Mellor welcomed these proposals as a fundamental shift by the authorities, saying: "Everybody is agreed that the status quo is no longer acceptable."

However, the authorities' report did not go far enough for the supporter representatives, who were determined to extract substantial specific commitments and a promise of tough enforcement. Their report, backed almost certainly by a clear majority of the Task Force and by Mellor - who has defied critics to act as something of a fans' champion - will make infinitely more rewarding reading to supporters, commentators and, it is to be hoped, the Government, than the authorities' mish-mash of promised consumer friendliness.

Tracing the commercialisation of the game since the dark days of Hillsborough, the report acknowledges football's great advances since then, but points out its downsides with clarity: the vulnerability of the game and its clubs, at all levels to pure financial exploitation by greedy, even corrupt businessmen. This they summarise as a failure of regulation. The report quotes previous reports back at the authorities, including the FA's own 1991 Blueprint which supported the idea of supporter representatives on the boards of clubs, a proposal still apparently repugnant to most chairmen. Most persuasively, on the issue of ticket prices, the report refers back to the Taylor Report itself. Lord Justice Taylor, when recommending all-seater stadiums, had argued it should not be an excuse for rising ticket prices. "It should be possible," he said, "to plan a price structure which suits the cheapest seats to the pockets of those presently paying to stand." At the time, the average price of the cheapest adult First Division match ticket was £4.03. Since then prices have been increased to the current average: £17.42 - an increase of 332 per cent.

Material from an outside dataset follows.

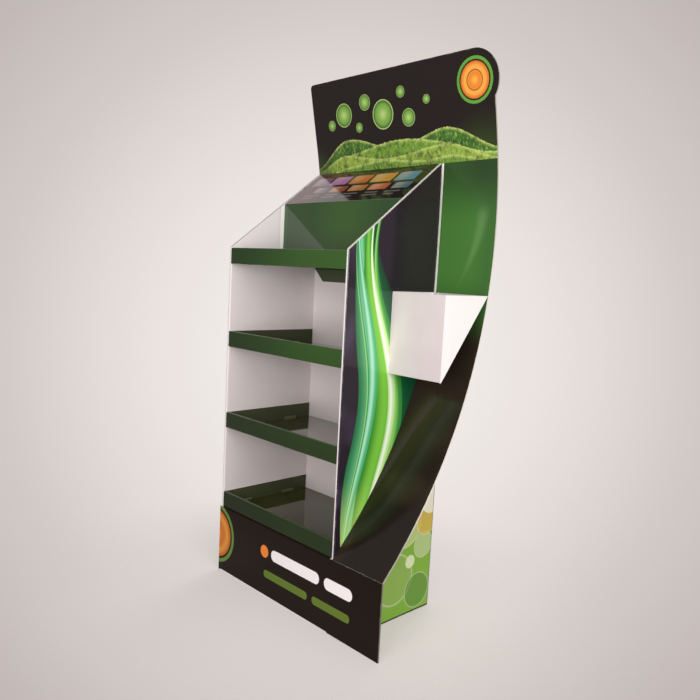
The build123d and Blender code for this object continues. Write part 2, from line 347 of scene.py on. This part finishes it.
trayPrint = {
    "top right": ink(53, 87, 35), "top left": ink(30, 54, 22), "bottom": ink(28, 37, 15),
    "cloud": ink(52, 72, 36), "fold": ink(90, 108, 72), "inner lip": ink(70, 74, 50),
    "rear flap": ink(76, 84, 58), "floor": ink(76, 76, 36),
    "rough": 0.06, "flute relief": 0.000003, "varnish ior": 1.7,
    # inner faces of the side lips and the rear flap, and heights over the tray's floor
    "side lip": 0.2861, "rear board": 0.1867,
    "fold rise": (0.0520, 0.0555), "lip top": 0.0540, "flap end": -0.0484,
}


def paintTrays():
    paint = Paint("trayBoard", ior=1.26)
    x, y, z = paint.x, paint.y, paint.z
    height = aboveTray(z)
    paint.ground(trayPrint["top left"], trayPrint["rough"])
    paint.lay(trayPrint["top right"], x.fade(-0.30, 0.22))
    # painted shade: the lower trays are drawn darker
    paint.lay(trayPrint["bottom"], z.fade(1.15, 0.36) * 0.9)
    paint.lay(trayPrint["cloud"], paint.noise(5, 2).fade(0.45, 0.8) * 0.25)
    washboard(paint, x, lightBoard, trayPrint["flute relief"])
    # painted highlight along the fold at the top of the front lip
    foldHighlight = height.within(*trayPrint["fold rise"]) * paint.faceY.fade(-0.95, -0.75)
    paint.lay(trayPrint["fold"], foldHighlight * y.fade(-0.182, -0.186) * 0.5)
    innerLip = abs(paint.faceX).towards(1) * abs(x).fade(0.2870, 0.2866)
    paint.lay(trayPrint["inner lip"], innerLip * 0.9)
    rearFlap = y.fade(0.1852, 0.1858) * height.fade(-0.002, -0.006)
    paint.lay(trayPrint["rear flap"], rearFlap)
    floor = paint.faceZ.fade(0.4, 0.6) * height.fade(0.006, 0.004)
    paint.lay(trayPrint["floor"], floor * 0.7)
    clearer = z.fade(0.26, 0.48) * 0.6 + 0.4        # the lowest tray mirrors least
    paint.varnish((floor * 0.9 + 0.1) * clearer, trayPrint["varnish ior"])
    lipTop = height.fade(trayPrint["lip top"], trayPrint["lip top"] + 0.0006) * paint.faceZ.towards(1)
    flapEnd = height.fade(trayPrint["flap end"], trayPrint["flap end"] - 0.0004) * paint.faceZ.towards(-1)
    cutEdge(paint, abs(x) - trayPrint["side lip"], y, lipTop * y.fade(-0.1853, -0.1849), lightBoard)
    cutEdge(paint, y - trayPrint["rear board"], x, flapEnd, lightBoard)
    paint.cover("tray_1", "tray_2", "tray_3", "tray_4")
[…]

The supporters' report calls for widespread concessions and for the "stretching" of ticket prices so that those at the top end subsidise those at the lower end. Their report also contains recommendations to regulate merchandising, encourage supporter involvement in clubs, develop rules to govern football plcs, and calls on the DTI to inquire into the growing media company involvement in clubs. To oversee football's new order, they call for an independent "Football Audit Commission", together with an "Ombudsfan" to which fans can take their concerns and report clubs failing to comply with the new order. This the Premier League has rejected as "a regulator by another name".

With the Task Force process over, the question is what the Government will do next. The Minister for Sport, Kate Hoey, has a track record of greater toughness and vigour than Banks, who set the Task Force up with a degree of naïvety, staffing it with the vested interests and expecting them to reform themselves. The process itself has been as instructive as the final two reports. Much of the debate has been bitter, with the football authorities often reluctant to engage with it at all.

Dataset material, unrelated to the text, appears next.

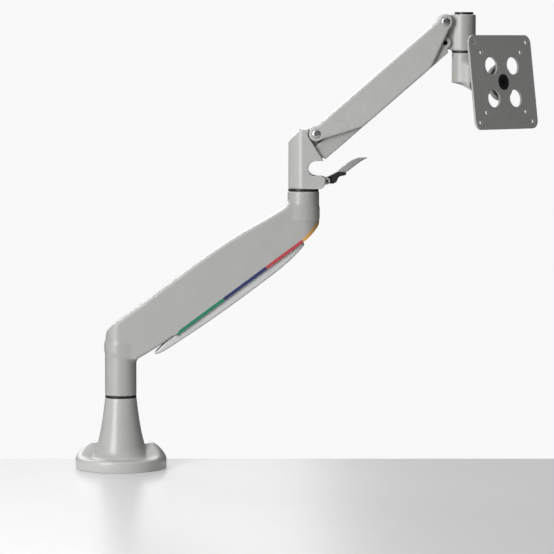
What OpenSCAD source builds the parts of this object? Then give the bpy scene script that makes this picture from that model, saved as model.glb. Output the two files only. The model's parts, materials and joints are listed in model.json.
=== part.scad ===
// Desk-clamped monitor arm: a flared column on a round foot, a cast lower arm that turns on the
// column, and a gas-spring parallelogram arm that carries a tilting mounting plate.
// Origin: centre of the column where the foot meets the desk top. +X runs along the lower arm,
// +Y towards the edge of the desk that the clamp grips, +Z up. Millimetres.

/* [Desk clamp] */
// Thickness of the desk top that the clamp grips
desk_t = 25; // [15:1:35]
// Distance from the column's centre to the desk's edge
edge_y = 80; // [74:1:90]
// Width of the bent steel bracket
bracket_w = 64; // [50:1:70]

/* [Foot and column] */
// Radius of the round foot
foot_r = 58; // [56:1:70]
// Height of the low front rim of the foot
foot_h = 15; // [15:0.5:18]
// Height of the raised ridge round the back of the foot
ridge_h = 35; // [30:1:40]
// Radius of the column's top and of the lower arm's sleeves
sleeve_r = 20; // [18:0.5:20]
// Height of the column's top
column_h = 90; // [80:1:100]

/* [Lower arm] */
// Distance between the lower arm's two vertical axes
reach = 232.4; // [230:0.2:236]
// Radius of the two vertical shafts
shaft_r = 12; // [10:0.5:13]
// Height of the coloured stripe along the lower edge
stripe_h = 4; // [3:0.5:5]

/* [Upper arm] */
// Distance between the pivots of the parallelogram arm
link_l = 215; // [200:1:230]
// Rise of the parallelogram arm above level
lift = 41; // [36:1:42]
// Spacing of the upper and lower pivots
pivot_gap = 26.6; // [26:0.1:28]

/* [Head] */
// Direction the head faces, seen from above
head_yaw = -45; // [-60:1:0]
// Backward tilt of the mounting plate
head_tilt = 7.6; // [0:0.1:10]
// Side of the square mounting plate
plate_w = 118; // [112:1:120]
// Radius of the four-hole patterns' clearance holes
plate_hole_r = 2.4; // [2.2:0.1:2.6]

/* [Hidden] */
$fn = 64;

run = 0.05;                 // radial running clearance
face_gap = 0.1;             // clearance between turning faces

// Foot and clamp
pad_t = 2;
flange_top = 8;
plate_top = 13;
foot_wall = 4;
jaw_top = -desk_t - 30;
jaw_t = 6;
screw_y = 28;
spindle_r = 5;
spindle_top = -desk_t - 3;
knob_top = jaw_top - 27;
plate_screws = [[22, -20], [-22, -20], [22, 38], [-22, 38]];

// Lower arm
arm_bottom = column_h + 3;
post_top = 168;
ring_z = 353;
ring_t = 3;
bush_r = shaft_r + 2.5;
stripe_a = [71, 171.7];     // start of the stripe's centre line
stripe_b = [236.5, 294.4];  // where the stripe turns up round the nose
stripe_dir = (stripe_b - stripe_a) / norm(stripe_b - stripe_a);
stripe_nrm = [-stripe_dir[1], stripe_dir[0]];
function on_stripe(s, up) = stripe_a + s * stripe_dir + up * stripe_nrm;
stripe_len = norm(stripe_b - stripe_a);
stripe_steps = [0, 76, 142.5, stripe_len];  // where each colour starts, and the last ends
nose_end = [251, 307.5];
channel_w = 26;

// Elbow and parallelogram
casting_r = 19.3;
pu = [reach + 16.1, 425.7];             // rear upper pivot (x, z)
pl = pu - [0, pivot_gap];               // rear lower pivot
qu = pu + link_l * [cos(lift), sin(lift)];
ql = qu - [0, pivot_gap];
pin_r = 3;
wall_in = 14.3;
wall_out = 19.3;
boss_r = 9.5;
skirt = 32;                 // depth of the shell's side walls below the pivots
cut_a = 24;                 // slope of the walls' cut-away ends
link_in = 11;
link_out = 13.7;
notch = [372.5, 391.5];
flap_at = [reach + 29.6, 366];

// Gas spring: from the slider in the elbow to the upper shell's front end
gas_e = pu + [-3, -14];
gas_f_arm = [180, -6.5];
function arm_to_frame(p) = pu + [p[0] * cos(lift) - p[1] * sin(lift),
                                 p[0] * sin(lift) + p[1] * cos(lift)];
gas_f = arm_to_frame(gas_f_arm);
gas_len = norm(gas_f - gas_e);
gas_angle = atan2(gas_f[1] - gas_e[1], gas_f[0] - gas_e[0]);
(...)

Early on, the Premier League chief executive, Peter Leaver, sought to have Mellor removed. However, the Task Force soldiered on, producing three unanimous reports; on racism, disabled access, and investment in the community. Discussions on the fourth report, directly concerning money - in the issues of ticket prices, merchandising, plcs and supporter involvement - have taken nearly a year and been more fraught.

A report, apparently largely similar to the one produced by supporters yesterday, was presented to the authorities in May. It was immediately leaked and was then publicly denounced by Mike Lee, the Premier League spokesman. The authorities took four months to produce their own joint counter proposals. They were also published yesterday. Much of their proposals were too vague to satisfy the rest of the Task Force, but it did contain the idea of an Independent Scrutiny, which, said the authorities, would be "not unlike that of the British Standards Institution or the Audit Commission".

According to Task Force sources, at a subsequent meeting in October, under heavy questioning about the proposed terms for this body, Richard Scudamore, the Premier League's chief executive, was forced to admit that he himself was unclear. Craig Brewin, an FSA officer who works in public finance, produced a paper on the powers of the Audit Commission, and how these might apply to football, arguing for independence, the right to mount inspections and define performance criteria, and to have effective sanctions. However, at a further meeting on 10 December, the authorities presented the proposals published yesterday, for a body which would receive all its information from the football authorities themselves, and have no sanctions - effectively backtracking, after four months, from their own proposal. This debacle led to the decision to call it a day and publish two separate reports.

Yesterday Mike Lee, the Premier League spokesman, argued that the authorities' proposals were genuine and positive. "English football is a great success story, but we do recognise concerns identified by the Task Force and supporters," Lee said. "We believe our proposals are radical and constructive and include positive proposals for the future."

Dr Adam Brown, who has led much of the debate for the supporters, acknowledged that the authorities had come a long way, and that the Task Force exercise had been useful, but he said the differences were more than merely in the detail. "The authorities ultimately believe football is a business, and they want to be left alone to make money out of it. We believe it is a sport, which has to be run as a business, but owes a responsibility to its supporters and local communities."

The lesson for the Government is that the game is effectively owned and run by Premiership chairmen. The process has taken them further, in terms of regulation, than they might ever have believed they would go, but it is no surprise they would not sign up to a truly independent, vigorous regulation of themselves. The supporters' report will stand as a challenge to the Government: if it indeed wants to shape the national game into more than a business, into a community sport for the 21st century, they may have to step in and do so. The authorities have shown that they are prepared to go no further.